GIVEN PROBLEM: Your task is to write out the complete listing exactly as it is shown.

::::

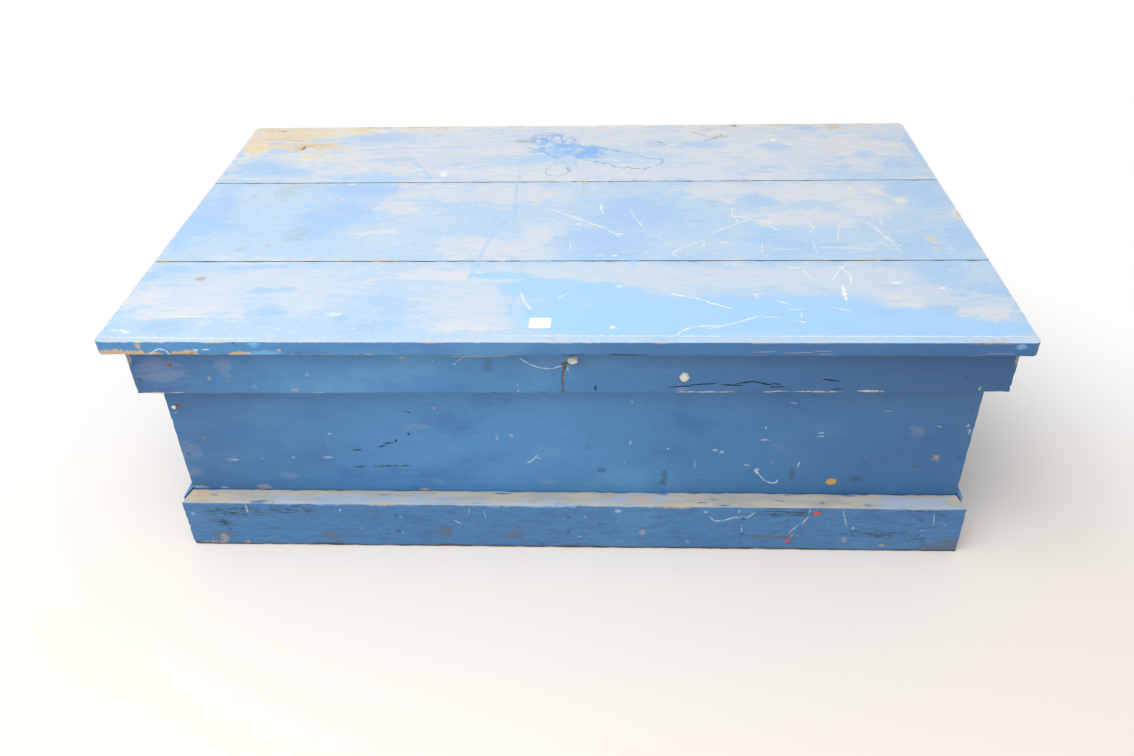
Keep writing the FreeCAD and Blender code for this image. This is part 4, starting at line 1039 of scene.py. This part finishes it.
face.lay("dirt", face.spots([
    (-435, 40, 5, 8), (-395, 45, 14, 20), (-380, 68, 26, 5), (-375, -105, 5, 7), (-410, -115, 6, 6),
    (-350, -75, 16, 20), (-400, 78, 14, 4), (165, -40, 10, 2), (184, 14, 8, 5), (14, 48, 3, 14),
    (30, 30, 3, 4)], soft=0.6, shake=5), OLIVE_DIRT, 0.8, streaked, 0.22)
face.lay("sweep", face.strokes([
    (8, (-79, 78), (-76, 20), (-75, -24)), (9, (-78, -24), (-95, -60), (-104, -110), (-108, -146))],
    shake=3), FADED_AND_SHEEN_DEEP, 0.6, strength=0.42)
face.lay("scratches", face.strokes([
    (2.4, (-32, -2), (-15, -15), (20, -42), (45, -62), (62, -84)), (1.8, (75, -4), (82, -30), (92, -60)),
    (2.2, (122, -128), (138, -112), (165, -93)), (1.8, (124, -128), (132, -136)),
    (2.2, (175, -75), (205, -52), (230, -35)), (2.0, (210, -2), (206, -20), (213, -46)),
    (2.2, (205, -25), (232, -38), (262, -52)), (2.0, (337, -55), (328, -90)),
    (1.6, (300, -38), (304, -60), (298, -76)), (2.0, (368, -38), (384, -76), (402, -112)),
    (1.8, (380, -55), (386, -82), (398, -122)), (1.8, (295, -113), (360, -116)),
    (1.6, (245, -116), (278, -118)), (2.0, (183, -98), (202, -104)), (1.8, (405, -70), (427, -68)),
    (1.8, (375, -96), (395, -120)), (1.6, (392, -30), (390, -60)), (1.6, (296, -100), (298, -130)),
    (2.0, (252, -54), (258, -68)), (1.6, (235, -100), (232, -130)), (1.4, (360, -100), (364, -124)),
    (1.6, (0, -95), (2, -118)), (1.4, (30, -136), (44, -126)), (1.4, (166, -92), (163, -112)),
    (1.4, (90, -120), (96, -130))], shake=1.0), shade(232, 226, 210), 0.75, worn_away)
face.lay("white", face.spots([
    (38, 0, 2.4, 9), (40, -14, 1.4, 3), (-310, 76, 6, 3), (62, -76, 5, 2), (10, -48, 4, 2.4),
    (55, -132, 3, 2), (492, -22, 5, 14)],
    soft=0.6, shake=1.5), shade(232, 230, 222), 0.75, worn_away, 0.8)
face.lay("worn", face.spots([
    (402, 42, 8, 7), (371, 50, 3, 14), (247, -44, 9, 8)], soft=0.5, shake=2), CREAM, 0.75, strength=0.5)
face.lay("drop", face.spots([
    (430, 18, 9, 9)], soft=0.7, shake=2), shade(218, 216, 198), 0.75, strength=0.8)
face.lay("yellowed", face.spots([
    (441, -92, 6.5, 8), (441, -116, 4, 5)],
    soft=0.6, shake=2), shade(214, 196, 158), 0.75, worn_away, 0.9)
face.lay("tan", face.spots([
    (493, -26, 4, 9), (14, 77, 5, 6), (-496, -141, 10, 3), (-228, -143, 9, 2.4), (360, -143, 8, 2),
    (-390, 79, 8, 3)], soft=0.4, shake=1.5), WOOD_TAN, 0.85, worn_away, 0.9)
middle.dress(board)

# The front board: haze to the left, clean blue along its right half, and the lid's bruised lip.
front_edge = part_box("lid_board_front")[0].y
corners = corner_cuts(-1, front_edge, -1) + corner_cuts(1, front_edge, -1)
board = plank("lid_plank_front", "lid_board_front", (250, 44, 5), arris=0.9, chip=0.6, trimmed=corners)
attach(board, "lid")

lip = lid_finish("faded_sheen_lid_front", "lid_board_front", 0.08, (1,))
tree = lip.tree
face = Face(lip, on_lid)
face.lay("hazed", face.spots([
    (-290, -230, 50, 30), (-110, -255, 55, 45), (400, -228, 44, 34), (462, -250, 26, 24),
    (-420, -230, 60, 40), (-360, -200, 110, 40), (40, -180, 220, 28), (300, -185, 160, 30)],
    soft=0.7, shake=16), HAZE, 0.75, streaked, 0.65)
face.lay("beige", face.spots([
    (-486, -232, 26, 24), (-430, -265, 50, 12), (-140, -180, 60, 12), (-100, -290, 40, 10),
    (380, -250, 26, 18), (460, -262, 30, 12)], soft=0.7, shake=12), BEIGE, 0.8, streaked, 0.65)
face.lay("clean", face.spots([
    (60, -268, 118, 44), (150, -270, 110, 42), (260, -270, 110, 42), (350, -285, 90, 34),
    (-20, -210, 60, 24), (440, -296, 60, 16), (30, -225, 60, 30), (-75, -180, 40, 9)],
    soft=0.16, shake=7), SKY_BLUE, 0.5, strength=0.82)
face.lay("bluer", face.spots([
    (-330, -262, 20, 8), (-245, -275, 7, 12), (-440, -290, 30, 14), (-340, -215, 24, 6),
    (430, -170, 26, 30), (410, -255, 16, 12), (-470, -165, 24, 8), (-370, -160, 40, 6), (350, -262, 20, 6)],
    soft=0.7, shake=6), FADED_AND_SHEEN_DEEP, 0.5, streaked, 0.8)
face.lay("sweep", face.strokes([
    (9, (-108, -146), (-112, -172), (-115, -192)), (12, (-104, -180), (-60, -184), (-10, -196)),
    (8, (-52, -210), (-60, -240), (-62, -262), (-50, -280))], shake=4), SKY_BLUE, 0.5, strength=0.6)
face.lay("worn edge", face.strokes([
    (4, (-52, -218), (-46, -240), (-38, -256)), (2.6, (-70, -309.5), (200, -309.5)),
    (3.0, (200, -309.5), (492, -309.5)), (3.0, (-450, -271), (-398, -271)),
    (1.8, (-390, -272), (-350, -272)), (2.4, (-504, -313), (-330, -316))],
    shake=1.2), shade(230, 226, 214), 0.7, worn_away, 0.8)
face.lay("scratches", face.strokes([
    (3.0, (118, -222), (138, -229), (155, -237), (166, -246)),
    (2.6, (120, -308), (126, -300), (138, -291), (166, -288)),
    (2.4, (155, -295), (185, -283), (215, -268)), (1.8, (215, -271), (233, -272)),
    (2.2, (160, -240), (185, -256)), (2.2, (233, -236), (250, -246)), (2.0, (245, -256), (262, -255)),
    (2.4, (247, -279), (263, -283)), (2.4, (293, -252), (313, -259)), (1.8, (203, -224), (224, -222)),
    (2.2, (330, -150), (316, -168), (305, -190)), (2.2, (318, -158), (326, -180), (324, -202)),
    (7, (313, -203), (311, -236)), (2.0, (255, -162), (273, -163)), (1.8, (274, -168), (281, -190)),
    (1.8, (211, -222), (216, -232)), (1.4, (258, -262), (256, -274)), (1.4, (440, -168), (452, -170)),
    (1.4, (84, -150), (90, -160)), (1.6, (-10, -232), (4, -220)), (1.4, (368, -196), (384, -198)),
    (1.4, (50, -290), (58, -296))], shake=0.8), shade(234, 230, 216), 0.75, worn_away)
face.lay("white", face.spots([
    (-485, -300, 9, 2), (-476, -304, 5, 1.6), (-256, -266, 8, 3), (60, -205, 4, 2.4), (52, -292, 3, 3),
    (423, -210, 3, 3), (374, -198, 6, 3)],
    soft=0.6, shake=1.5), shade(232, 232, 226), 0.75, worn_away, 0.8)
face.lay("knot", face.spots([
    (-433, -187, 6, 5)], soft=0.6, shake=2), shade(176, 152, 136), 0.8, worn_away, 0.9)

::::

FULL ANSWER:
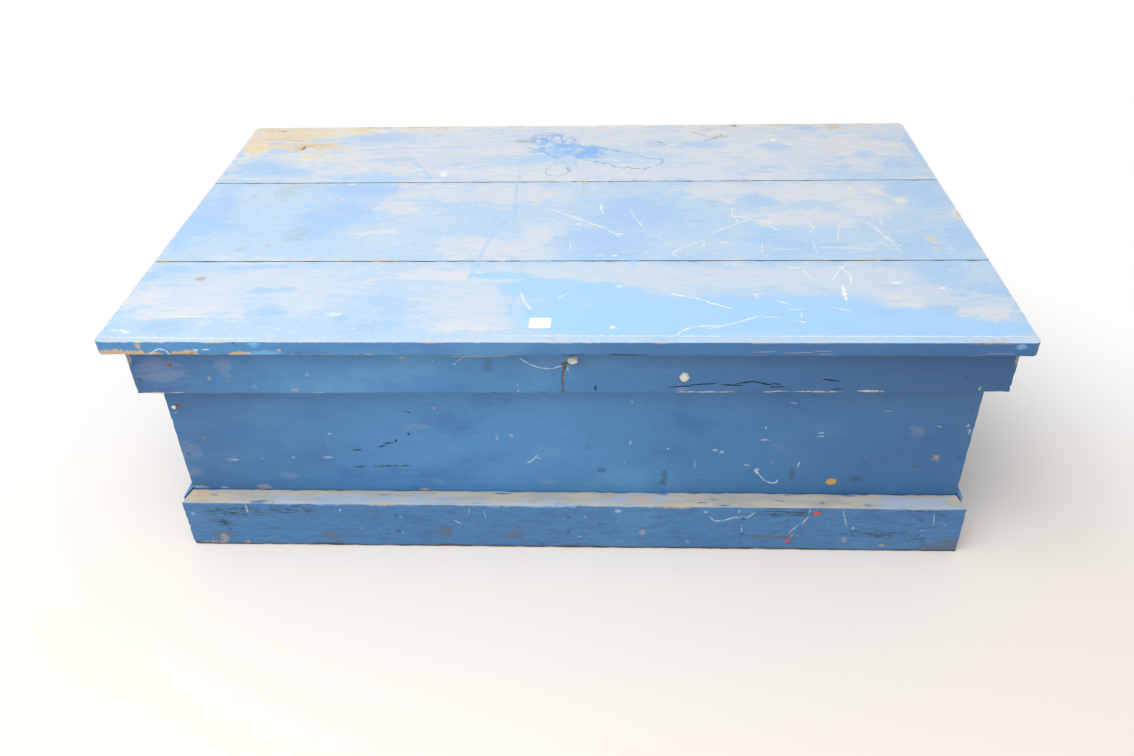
Keep writing the FreeCAD and Blender code for this image. This is part 4, starting at line 1039 of scene.py. This part finishes it.
face.lay("dirt", face.spots([
    (-435, 40, 5, 8), (-395, 45, 14, 20), (-380, 68, 26, 5), (-375, -105, 5, 7), (-410, -115, 6, 6),
    (-350, -75, 16, 20), (-400, 78, 14, 4), (165, -40, 10, 2), (184, 14, 8, 5), (14, 48, 3, 14),
    (30, 30, 3, 4)], soft=0.6, shake=5), OLIVE_DIRT, 0.8, streaked, 0.22)
face.lay("sweep", face.strokes([
    (8, (-79, 78), (-76, 20), (-75, -24)), (9, (-78, -24), (-95, -60), (-104, -110), (-108, -146))],
    shake=3), FADED_AND_SHEEN_DEEP, 0.6, strength=0.42)
face.lay("scratches", face.strokes([
    (2.4, (-32, -2), (-15, -15), (20, -42), (45, -62), (62, -84)), (1.8, (75, -4), (82, -30), (92, -60)),
    (2.2, (122, -128), (138, -112), (165, -93)), (1.8, (124, -128), (132, -136)),
    (2.2, (175, -75), (205, -52), (230, -35)), (2.0, (210, -2), (206, -20), (213, -46)),
    (2.2, (205, -25), (232, -38), (262, -52)), (2.0, (337, -55), (328, -90)),
    (1.6, (300, -38), (304, -60), (298, -76)), (2.0, (368, -38), (384, -76), (402, -112)),
    (1.8, (380, -55), (386, -82), (398, -122)), (1.8, (295, -113), (360, -116)),
    (1.6, (245, -116), (278, -118)), (2.0, (183, -98), (202, -104)), (1.8, (405, -70), (427, -68)),
    (1.8, (375, -96), (395, -120)), (1.6, (392, -30), (390, -60)), (1.6, (296, -100), (298, -130)),
    (2.0, (252, -54), (258, -68)), (1.6, (235, -100), (232, -130)), (1.4, (360, -100), (364, -124)),
    (1.6, (0, -95), (2, -118)), (1.4, (30, -136), (44, -126)), (1.4, (166, -92), (163, -112)),
    (1.4, (90, -120), (96, -130))], shake=1.0), shade(232, 226, 210), 0.75, worn_away)
face.lay("white", face.spots([
    (38, 0, 2.4, 9), (40, -14, 1.4, 3), (-310, 76, 6, 3), (62, -76, 5, 2), (10, -48, 4, 2.4),
    (55, -132, 3, 2), (492, -22, 5, 14)],
    soft=0.6, shake=1.5), shade(232, 230, 222), 0.75, worn_away, 0.8)
face.lay("worn", face.spots([
    (402, 42, 8, 7), (371, 50, 3, 14), (247, -44, 9, 8)], soft=0.5, shake=2), CREAM, 0.75, strength=0.5)
face.lay("drop", face.spots([
    (430, 18, 9, 9)], soft=0.7, shake=2), shade(218, 216, 198), 0.75, strength=0.8)
face.lay("yellowed", face.spots([
    (441, -92, 6.5, 8), (441, -116, 4, 5)],
    soft=0.6, shake=2), shade(214, 196, 158), 0.75, worn_away, 0.9)
face.lay("tan", face.spots([
    (493, -26, 4, 9), (14, 77, 5, 6), (-496, -141, 10, 3), (-228, -143, 9, 2.4), (360, -143, 8, 2),
    (-390, 79, 8, 3)], soft=0.4, shake=1.5), WOOD_TAN, 0.85, worn_away, 0.9)
middle.dress(board)

# The front board: haze to the left, clean blue along its right half, and the lid's bruised lip.
front_edge = part_box("lid_board_front")[0].y
corners = corner_cuts(-1, front_edge, -1) + corner_cuts(1, front_edge, -1)
board = plank("lid_plank_front", "lid_board_front", (250, 44, 5), arris=0.9, chip=0.6, trimmed=corners)
attach(board, "lid")

lip = lid_finish("faded_sheen_lid_front", "lid_board_front", 0.08, (1,))
tree = lip.tree
face = Face(lip, on_lid)
face.lay("hazed", face.spots([
    (-290, -230, 50, 30), (-110, -255, 55, 45), (400, -228, 44, 34), (462, -250, 26, 24),
    (-420, -230, 60, 40), (-360, -200, 110, 40), (40, -180, 220, 28), (300, -185, 160, 30)],
    soft=0.7, shake=16), HAZE, 0.75, streaked, 0.65)
face.lay("beige", face.spots([
    (-486, -232, 26, 24), (-430, -265, 50, 12), (-140, -180, 60, 12), (-100, -290, 40, 10),
    (380, -250, 26, 18), (460, -262, 30, 12)], soft=0.7, shake=12), BEIGE, 0.8, streaked, 0.65)
face.lay("clean", face.spots([
    (60, -268, 118, 44), (150, -270, 110, 42), (260, -270, 110, 42), (350, -285, 90, 34),
    (-20, -210, 60, 24), (440, -296, 60, 16), (30, -225, 60, 30), (-75, -180, 40, 9)],
    soft=0.16, shake=7), SKY_BLUE, 0.5, strength=0.82)
face.lay("bluer", face.spots([
    (-330, -262, 20, 8), (-245, -275, 7, 12), (-440, -290, 30, 14), (-340, -215, 24, 6),
    (430, -170, 26, 30), (410, -255, 16, 12), (-470, -165, 24, 8), (-370, -160, 40, 6), (350, -262, 20, 6)],
    soft=0.7, shake=6), FADED_AND_SHEEN_DEEP, 0.5, streaked, 0.8)
face.lay("sweep", face.strokes([
    (9, (-108, -146), (-112, -172), (-115, -192)), (12, (-104, -180), (-60, -184), (-10, -196)),
    (8, (-52, -210), (-60, -240), (-62, -262), (-50, -280))], shake=4), SKY_BLUE, 0.5, strength=0.6)
face.lay("worn edge", face.strokes([
    (4, (-52, -218), (-46, -240), (-38, -256)), (2.6, (-70, -309.5), (200, -309.5)),
    (3.0, (200, -309.5), (492, -309.5)), (3.0, (-450, -271), (-398, -271)),
    (1.8, (-390, -272), (-350, -272)), (2.4, (-504, -313), (-330, -316))],
    shake=1.2), shade(230, 226, 214), 0.7, worn_away, 0.8)
face.lay("scratches", face.strokes([
    (3.0, (118, -222), (138, -229), (155, -237), (166, -246)),
    (2.6, (120, -308), (126, -300), (138, -291), (166, -288)),
    (2.4, (155, -295), (185, -283), (215, -268)), (1.8, (215, -271), (233, -272)),
    (2.2, (160, -240), (185, -256)), (2.2, (233, -236), (250, -246)), (2.0, (245, -256), (262, -255)),
    (2.4, (247, -279), (263, -283)), (2.4, (293, -252), (313, -259)), (1.8, (203, -224), (224, -222)),
    (2.2, (330, -150), (316, -168), (305, -190)), (2.2, (318, -158), (326, -180), (324, -202)),
    (7, (313, -203), (311, -236)), (2.0, (255, -162), (273, -163)), (1.8, (274, -168), (281, -190)),
    (1.8, (211, -222), (216, -232)), (1.4, (258, -262), (256, -274)), (1.4, (440, -168), (452, -170)),
    (1.4, (84, -150), (90, -160)), (1.6, (-10, -232), (4, -220)), (1.4, (368, -196), (384, -198)),
    (1.4, (50, -290), (58, -296))], shake=0.8), shade(234, 230, 216), 0.75, worn_away)
face.lay("white", face.spots([
    (-485, -300, 9, 2), (-476, -304, 5, 1.6), (-256, -266, 8, 3), (60, -205, 4, 2.4), (52, -292, 3, 3),
    (423, -210, 3, 3), (374, -198, 6, 3)],
    soft=0.6, shake=1.5), shade(232, 232, 226), 0.75, worn_away, 0.8)
face.lay("knot", face.spots([
    (-433, -187, 6, 5)], soft=0.6, shake=2), shade(176, 152, 136), 0.8, worn_away, 0.9)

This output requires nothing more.